[Begin]

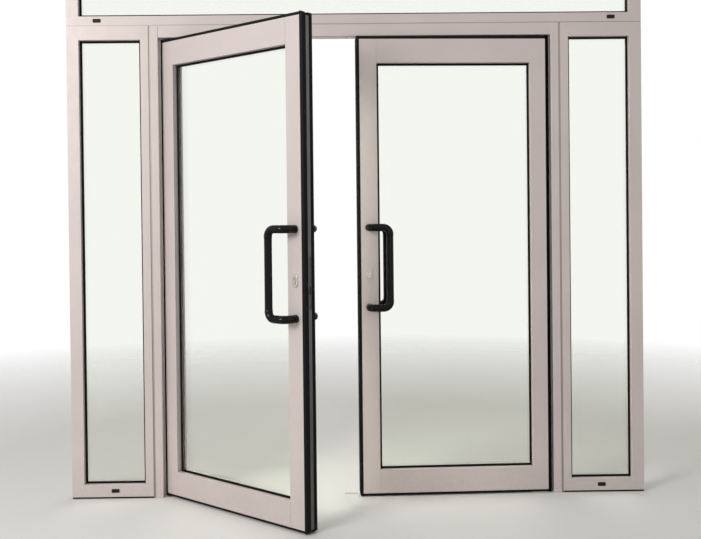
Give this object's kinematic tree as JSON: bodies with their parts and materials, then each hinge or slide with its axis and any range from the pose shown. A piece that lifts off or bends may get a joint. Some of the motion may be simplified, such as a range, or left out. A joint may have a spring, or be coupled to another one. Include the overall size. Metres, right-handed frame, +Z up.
{
  "type": "glass entrance door",
  "caption": "Aluminium entrance screen with a pair of centre-hung double-action glazed swing leaves, glazed side lights, a fanlight and black cranked pull handles.",
  "frame": {"origin": "on the finished floor, in the middle of the doorway's width, in the plane of the frame's front faces", "axes": "+X to the right across the doorway seen from the front, +Y from the front into the building, +Z up"},
  "size_m": [2.658, 0.6785, 2.6],
  "materials": {
    "coated_aluminium": "powder-coated light silver grey, satin",
    "groove_aluminium": "aluminium in the grooves, dulled",
    "insulating_glass": "clear insulating glass, faintly green and warm",
    "sealing_rubber": "black rubber, matt",
    "black_polyamide": "black polyamide, matt",
    "cap_plastic": "dark grey plastic, matt",
    "black_nylon": "black nylon, polished",
    "zinc_plated_steel": "zinc-plated",
    "blackened_steel": "blackened, satin",
    "stainless_steel": "satin stainless steel",
    "nickel_brass": "nickel-plated brass"
  },
  "bodies": {
    "frame": {"jamb_left": "coated_aluminium", "jamb_right": "coated_aluminium", "door_head": "coated_aluminium", "side_left_outer": "coated_aluminium", "side_left_inner": "coated_aluminium", "side_left_sill": "coated_aluminium", "side_left_head": "coated_aluminium", "side_right_outer": "coated_aluminium", "side_right_inner": "coated_aluminium", "side_right_sill": "coated_aluminium", "side_right_head": "coated_aluminium", "fan_left": "coated_aluminium", "fan_right": "coated_aluminium", "fan_sill": "coated_aluminium", "fan_head": "coated_aluminium", "glass_side_left": "insulating_glass", "glass_side_right": "insulating_glass", "glass_fan": "insulating_glass", "beads_side_left": "coated_aluminium", "beads_side_right": "coated_aluminium", "beads_fan": "coated_aluminium", "seals_fixed": "sealing_rubber", "coupling_profiles": "groove_aluminium", "base_strips": "black_polyamide", "drain_caps": "cap_plastic", "head_closers": "zinc_plated_steel", "pivot_and_keep_plates": "stainless_steel"},
    "leaf_left": {"hinge_stile_left": "coated_aluminium", "lock_stile_left": "coated_aluminium", "top_rail_left": "coated_aluminium", "bottom_rail_left": "coated_aluminium", "hinge_guard_left": "black_polyamide", "lip_seals_left": "sealing_rubber", "glass_leaf_left": "insulating_glass", "seals_leaf_left": "sealing_rubber", "beads_leaf_left": "coated_aluminium", "pulls_left": "black_nylon", "lock_case_left": "blackened_steel", "cylinder_left": "nickel_brass", "escutcheons_left": "stainless_steel", "fittings_left": "zinc_plated_steel"},
    "leaf_right": {"hinge_stile_right": "coated_aluminium", "lock_stile_right": "coated_aluminium", "top_rail_right": "coated_aluminium", "bottom_rail_right": "coated_aluminium", "hinge_guard_right": "black_polyamide", "lip_seals_right": "sealing_rubber", "glass_leaf_right": "insulating_glass", "seals_leaf_right": "sealing_rubber", "beads_leaf_right": "coated_aluminium", "pulls_right": "black_nylon", "lock_case_right": "blackened_steel", "cylinder_right": "nickel_brass", "escutcheons_right": "stainless_steel", "fittings_right": "zinc_plated_steel"},
    "key_left": {"key_plug_left": "nickel_brass"},
    "key_right": {"key_plug_right": "nickel_brass"},
    "dead_bolt": {"dead_bolt": "zinc_plated_steel"},
    "rod_upper": {"rod_upper": "zinc_plated_steel"},
    "rod_lower": {"rod_lower": "zinc_plated_steel"}
  },
  "joints": [
    {"name": "leaf_left_swing", "type": "hinge", "parent": "frame", "child": "leaf_left", "pos_m": [-0.848, 0.0325, 0], "axis": [0, 0, 1], "range_deg": [-50, 130]},
    {"name": "leaf_right_swing", "type": "hinge", "parent": "frame", "child": "leaf_right", "pos_m": [0.848, 0.0325, 0], "axis": [0, 0, 1], "range_deg": [-92, 88]},
    {"name": "key_left_turn", "type": "hinge", "parent": "leaf_left", "child": "key_left", "pos_m": [-0.239, -0.47852, 1.041], "axis": [0.6428, 0.766, 0], "range_deg": [0, 360]},
    {"name": "key_right_turn", "type": "hinge", "parent": "leaf_right", "child": "key_right", "pos_m": [0.05348, 0.00475, 1.041], "axis": [-0.0349, 0.9994, 0], "range_deg": [0, 360]},
    {"name": "dead_bolt_slide", "type": "slide", "parent": "leaf_right", "child": "dead_bolt", "axis": [-0.9994, -0.0349, 0], "range_m": [0, 0.028]},
    {"name": "rod_upper_slide", "type": "slide", "parent": "leaf_left", "child": "rod_upper", "axis": [0, 0, 1], "range_m": [0, 0.015]},
    {"name": "rod_lower_slide", "type": "slide", "parent": "leaf_left", "child": "rod_lower", "axis": [0, 0, -1], "range_m": [0, 0.015]}
  ],
  "couplings": [
    {"joint": "key_right_turn", "follows": "dead_bolt_slide", "rad_per_m": 224.4},
    {"joint": "key_left_turn", "follows": "rod_upper_slide", "rad_per_m": 418.88},
    {"joint": "rod_lower_slide", "follows": "rod_upper_slide", "ratio": 1}
  ]
}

[End]

Output the data above exactly, please, line for line.

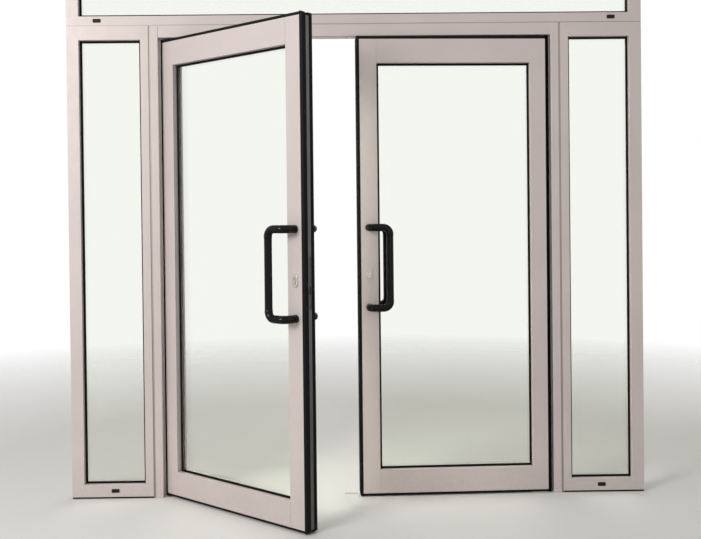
Give this object's kinematic tree as JSON: bodies with their parts and materials, then each hinge or slide with its axis and any range from the pose shown. A piece that lifts off or bends may get a joint. Some of the motion may be simplified, such as a range, or left out. A joint may have a spring, or be coupled to another one. Include the overall size. Metres, right-handed frame, +Z up.
{
  "type": "glass entrance door",
  "caption": "Aluminium entrance screen with a pair of centre-hung double-action glazed swing leaves, glazed side lights, a fanlight and black cranked pull handles.",
  "frame": {"origin": "on the finished floor, in the middle of the doorway's width, in the plane of the frame's front faces", "axes": "+X to the right across the doorway seen from the front, +Y from the front into the building, +Z up"},
  "size_m": [2.658, 0.6785, 2.6],
  "materials": {
    "coated_aluminium": "powder-coated light silver grey, satin",
    "groove_aluminium": "aluminium in the grooves, dulled",
    "insulating_glass": "clear insulating glass, faintly green and warm",
    "sealing_rubber": "black rubber, matt",
    "black_polyamide": "black polyamide, matt",
    "cap_plastic": "dark grey plastic, matt",
    "black_nylon": "black nylon, polished",
    "zinc_plated_steel": "zinc-plated",
    "blackened_steel": "blackened, satin",
    "stainless_steel": "satin stainless steel",
    "nickel_brass": "nickel-plated brass"
  },
  "bodies": {
    "frame": {"jamb_left": "coated_aluminium", "jamb_right": "coated_aluminium", "door_head": "coated_aluminium", "side_left_outer": "coated_aluminium", "side_left_inner": "coated_aluminium", "side_left_sill": "coated_aluminium", "side_left_head": "coated_aluminium", "side_right_outer": "coated_aluminium", "side_right_inner": "coated_aluminium", "side_right_sill": "coated_aluminium", "side_right_head": "coated_aluminium", "fan_left": "coated_aluminium", "fan_right": "coated_aluminium", "fan_sill": "coated_aluminium", "fan_head": "coated_aluminium", "glass_side_left": "insulating_glass", "glass_side_right": "insulating_glass", "glass_fan": "insulating_glass", "beads_side_left": "coated_aluminium", "beads_side_right": "coated_aluminium", "beads_fan": "coated_aluminium", "seals_fixed": "sealing_rubber", "coupling_profiles": "groove_aluminium", "base_strips": "black_polyamide", "drain_caps": "cap_plastic", "head_closers": "zinc_plated_steel", "pivot_and_keep_plates": "stainless_steel"},
    "leaf_left": {"hinge_stile_left": "coated_aluminium", "lock_stile_left": "coated_aluminium", "top_rail_left": "coated_aluminium", "bottom_rail_left": "coated_aluminium", "hinge_guard_left": "black_polyamide", "lip_seals_left": "sealing_rubber", "glass_leaf_left": "insulating_glass", "seals_leaf_left": "sealing_rubber", "beads_leaf_left": "coated_aluminium", "pulls_left": "black_nylon", "lock_case_left": "blackened_steel", "cylinder_left": "nickel_brass", "escutcheons_left": "stainless_steel", "fittings_left": "zinc_plated_steel"},
    "leaf_right": {"hinge_stile_right": "coated_aluminium", "lock_stile_right": "coated_aluminium", "top_rail_right": "coated_aluminium", "bottom_rail_right": "coated_aluminium", "hinge_guard_right": "black_polyamide", "lip_seals_right": "sealing_rubber", "glass_leaf_right": "insulating_glass", "seals_leaf_right": "sealing_rubber", "beads_leaf_right": "coated_aluminium", "pulls_right": "black_nylon", "lock_case_right": "blackened_steel", "cylinder_right": "nickel_brass", "escutcheons_right": "stainless_steel", "fittings_right": "zinc_plated_steel"},
    "key_left": {"key_plug_left": "nickel_brass"},
    "key_right": {"key_plug_right": "nickel_brass"},
    "dead_bolt": {"dead_bolt": "zinc_plated_steel"},
    "rod_upper": {"rod_upper": "zinc_plated_steel"},
    "rod_lower": {"rod_lower": "zinc_plated_steel"}
  },
  "joints": [
    {"name": "leaf_left_swing", "type": "hinge", "parent": "frame", "child": "leaf_left", "pos_m": [-0.848, 0.0325, 0], "axis": [0, 0, 1], "range_deg": [-50, 130]},
    {"name": "leaf_right_swing", "type": "hinge", "parent": "frame", "child": "leaf_right", "pos_m": [0.848, 0.0325, 0], "axis": [0, 0, 1], "range_deg": [-92, 88]},
    {"name": "key_left_turn", "type": "hinge", "parent": "leaf_left", "child": "key_left", "pos_m": [-0.239, -0.47852, 1.041], "axis": [0.6428, 0.766, 0], "range_deg": [0, 360]},
    {"name": "key_right_turn", "type": "hinge", "parent": "leaf_right", "child": "key_right", "pos_m": [0.05348, 0.00475, 1.041], "axis": [-0.0349, 0.9994, 0], "range_deg": [0, 360]},
    {"name": "dead_bolt_slide", "type": "slide", "parent": "leaf_right", "child": "dead_bolt", "axis": [-0.9994, -0.0349, 0], "range_m": [0, 0.028]},
    {"name": "rod_upper_slide", "type": "slide", "parent": "leaf_left", "child": "rod_upper", "axis": [0, 0, 1], "range_m": [0, 0.015]},
    {"name": "rod_lower_slide", "type": "slide", "parent": "leaf_left", "child": "rod_lower", "axis": [0, 0, -1], "range_m": [0, 0.015]}
  ],
  "couplings": [
    {"joint": "key_right_turn", "follows": "dead_bolt_slide", "rad_per_m": 224.4},
    {"joint": "key_left_turn", "follows": "rod_upper_slide", "rad_per_m": 418.88},
    {"joint": "rod_lower_slide", "follows": "rod_upper_slide", "ratio": 1}
  ]
}